The Burren is arguably the finest venue for traditional Irish music in the North East if not the entire country. In the front bar there is a trad. session 7 nights a week and the back room usually plays host to national and international folk and roots rock bands.
The back room was almost full when Neck took the stage at about 10.30, Leeson cracking a joke that most of the audience would clear out within 30 seconds of them starting, almost a true statement as within the first three songs most of the casuals, after work crowd and those with more mellow taste cleared out to the sanctuary of the front bar, and by the end of the night it was just those who had come for Neck and a drunk Texan red neck screaming for a guitar solo. Neck have really turned up the guitars way past eleven since the Psycho-Ceile EP taking cue from the Dropkick Murphys and especially Flogging Molly (right down to a cover of “The Worst Day Since Yesterday” with some C&W guitar), though I do think they have lost a little of the punkieness of before, now hidden somewhere behind the guitars. Leeson’s, on stage banter was as entertaining as ever (if you can get beyond the accent) and Marie McCormick is definitely one of the best trad. musicians on any scene. The set was a mix of originals from PC, Necked and the upcoming CD, Irish standards punked up (A man you don’t.., Foggy Dew, Sean South, Star of the County Down, Fields of Athenry, Back Home in Derry) and an impromptu version of Fairytale of New York tacked on to the end of the set.

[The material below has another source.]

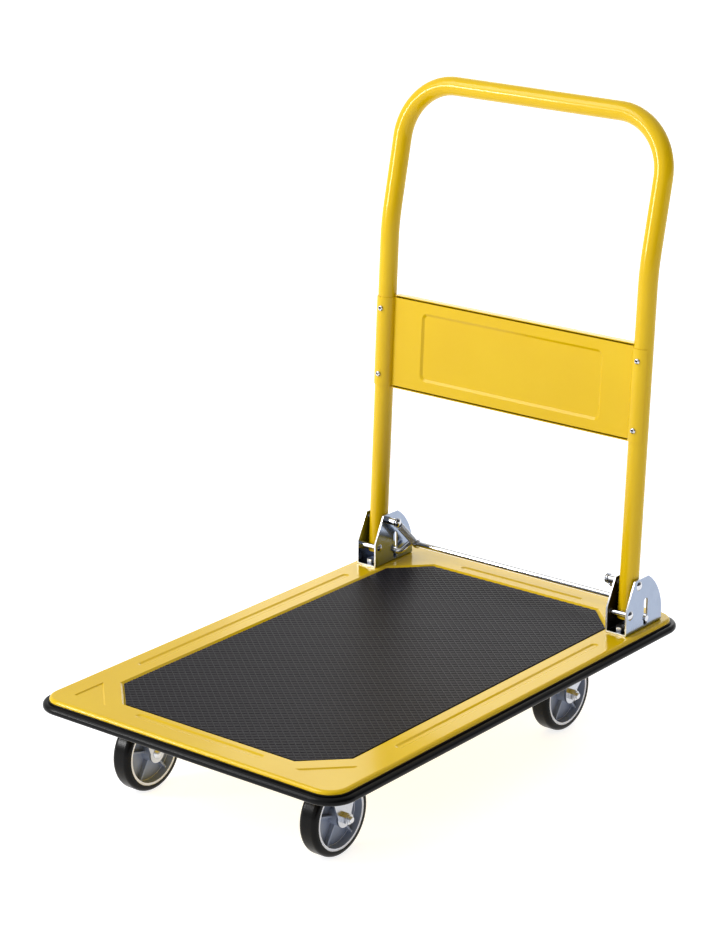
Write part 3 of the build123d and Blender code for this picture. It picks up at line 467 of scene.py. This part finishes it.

Biggest complaints was the sound gremlins causing much fiddling around between songs by the band and the fifteen minuets interval mid set that to me seemed to cause the band to loose a lot of momentum and take away from what could be a very powerful live set.
In summary I really think Neck will be the next big band to break thru to (almost) the big time like FM and DKM, with some luck, hard work and a label willing to put some dollars into getting them there.